Anyone reading this knows that the car wash industry is more active than ever. There is more activity, more consolidation, more new entrants, and more money in the car wash space at the current moment than there has literally ever been before. Along with this comes great demand from current operators, expanding car wash companies, and external investors who are actively searching for acquisition opportunities. Simply put, it is a wonderful time to be a car wash seller.
This high level of demand manifests itself with many of these current car wash players constantly cold calling car wash operators in hopes they can directly acquire them. As a small business owner, it’s a great spot to be in when what you built is in such high demand and viewed as being so valuable that you receive a constant and incessant stream of unsolicited offers from external parties.
This direct reach out and unsolicited offer process can be further split in two separate categories. There are external investment groups, and there are industry players. Although these two types of buyers may have similar methodologies in their approach, they are very different from each other. These differences will be highlighted in more detail below. However, for this piece, both these will be referred to as the “Unsolicited and Direct” method.
This is where the Unsolicited and Direct Method has the potential ability to excel. Unsolicited and Direct is the only approach where a buyer is the impetus for the sale, not the seller.
Industry buyers need no edification on the industry and most likely very little information on your wash. You can bet these individuals have done their research and have a good idea as to top line, car count, and their own future vision for your wash. These industry players can make offers and close as quickly as anyone. This may or may not be true of external investment groups, but for the large car wash players in the space, this is undeniable.
Involvement from the seller in this method is significant in the way that you are representing yourself, but also brief and swift in the way that these buyers often know exactly what they are looking for and have pre-conceived and formed thoughts on valuation, expectations, and what they are willing to pay before they even approach you. Again, this may or may not be true for external investment groups that approach you, but for most industry players, this is the case.
This method will almost never yield the best price. Sometimes the difference between the best price and an offer is small, but sometimes it’s several millions of dollars. It’s both very simple as to why this is the case and very clear as to the rationale; they have no incentive to offer you the most they are willing to pay when they are the only party making an offer. When was the last time you purchased something without an explicitly stated price and offered your absolute best top price right of the bat? Never – that’s when; and for good reason.
Let it suffice to say that if one group is giving you an unsolicited offer, there are several other groups that would be interested in doing the same. When that is the case, which is nearly always, this method will always yield subpar results in the way of maximizing price. If maximizing price is a goal, sellers are better off running a competitive process with multiple potential buyers. The fear of losing out on a buyer due to refusing to agree to exclusivity is not a real risk and should have no weight placed in it.

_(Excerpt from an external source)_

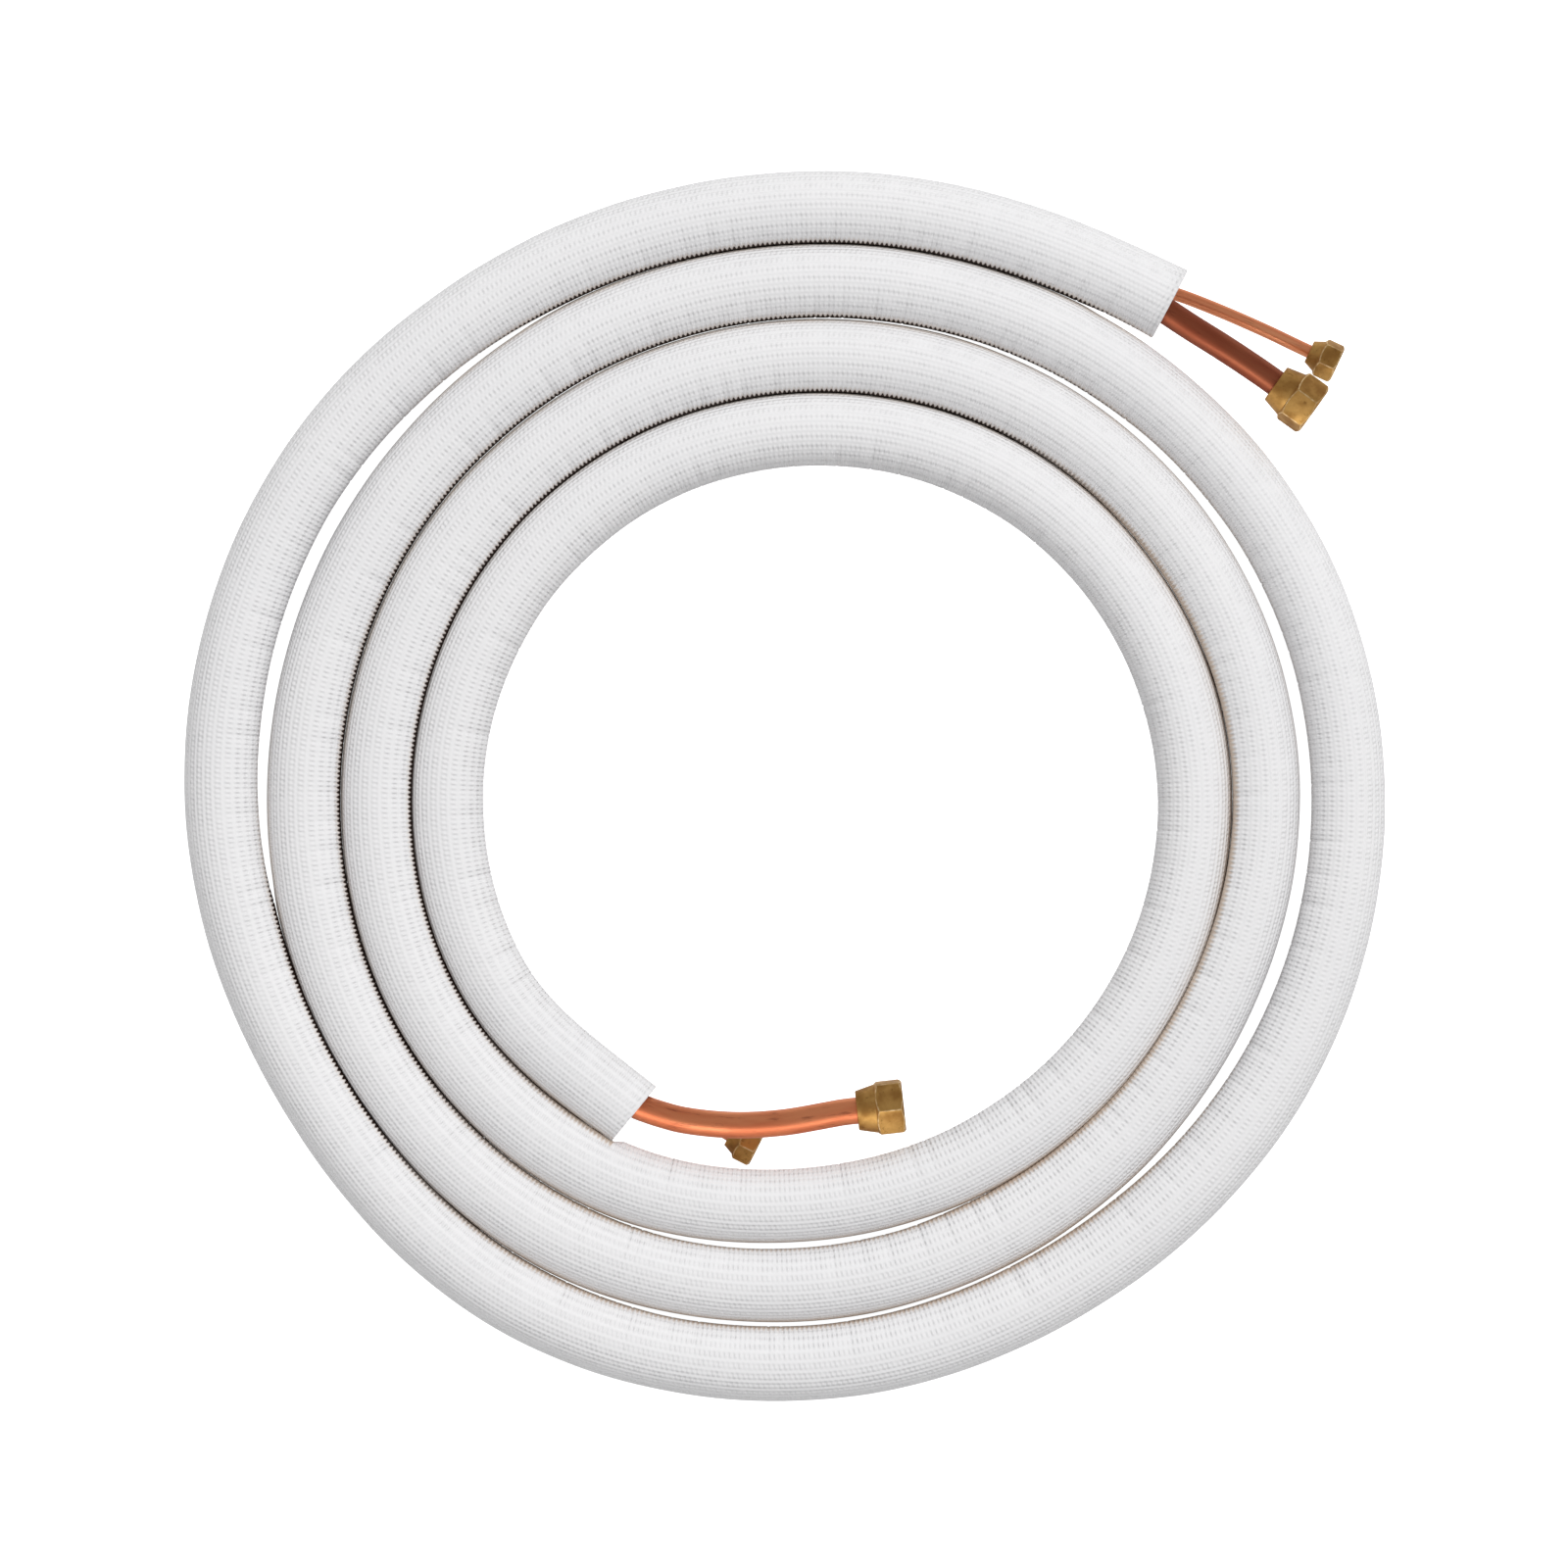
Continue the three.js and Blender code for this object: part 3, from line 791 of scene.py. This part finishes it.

The level of confidentiality which is achieved through the Unsolicited and Direct Method is high. Typically, a buyer that is going direct to seller is not looking to publicize anything they learn or glean even in the event of an unsuccessful or failed purchase. We are fortunate in this industry to have absolutely wonderful national players. They are fantastic people and great companies.
That said, external financial investment groups are a mixed bag. Some are just looking for info and have no real intent. Some have even less savory intentions. However, there are some that are absolutely fantastic as well.
The Unsolicited and Direct Method of selling is the most hit-or-miss and binary in the way of post-sale conditions. The reason for this is that in this method of selling, the seller is dealing with one party – the unsolicited party which has approached them and offered to buy. Every buyer has different requirements for post-sale conditions. It is dangerous to generalize regarding this, but let it suffice to say that as you can imagine, industry operators are far less inclined to need the owner to stay on post sale as they have direct and ample industry experience. This may not be the case for an external investment group. For an external investment group, it may be a hard requirement that not only does the owner stay on post sale for at least a pre-determined period, but also that they roll some portion of proceeds from the sale into the pro-forma resulting company.
Depending on what the seller’s goals are regarding post-sale conditions, any of these may be perfectly fitting, or a complete non-starter for a sale transaction. The one downside of this approach is there is little flexibility in this way, as the seller is dealing with one buyer and post-sale condition requirements are either a fit or they aren’t. When using this method, there isn’t a line of other capable and willing buyers, with other post-sale conditions, which are in the fray and ready to make an offer.
Conclusiveness is minimal with the Unsolicited and Direct approach. Simply put, how can a person be certain that they have maximized an opportunity when they only deal with one counterparty and accept their first offer. They simply can’t.
In fairness, that doesn’t mean that there aren’t times when this approach is most favorable. If a seller doesn’t care much about price, but has the two primary objectives of selling their wash as of yesterday, and to have not a single soul outside of the buyer and themselves know that it is happening, then conclusiveness might not be a relevant or meaningful factor worth considering or valuing in this instance.
The Unsolicited and Direct Method is a good when it works. The most inherent and pronounced trade-off a seller makes when using this method is optimizing for perceived speed at the cost of achieving best price. The largest risk this method of selling poses is counterparty risk. If you are fortunate enough to have a reputable and serious buyer, then it can often result in an acceptable outcome depending on your own goals as a seller.
There is no right or wrong method of selling a car wash. However, there is an ideal method depending on what your goals are as a seller. Car Wash Advisory has the view that knowledge and awareness is always the most important starting point for any seller. Knowing your options and knowing the advantageous, disadvantages, and the differences between your options is where all sellers should start. Car wash owners spend years of their lives building wonderful businesses, and they owe it to themselves to at least consider the options available to them.
Although Car Wash Advisory is a broker, we are always more than happy to speak with any seller about their current situation, discuss their goals, and talk through what makes the most sense for them. Truth be told, the answer is not always going with a broker, whether that be us or another broker; and we aren’t afraid to lose business if a non-broker method would result in a better and more ideal result for the seller.
Regardless of the specifics of your situation, there is one ultimate truth - the key to successfully selling your car wash starts with defining what a “successful sale” means to you.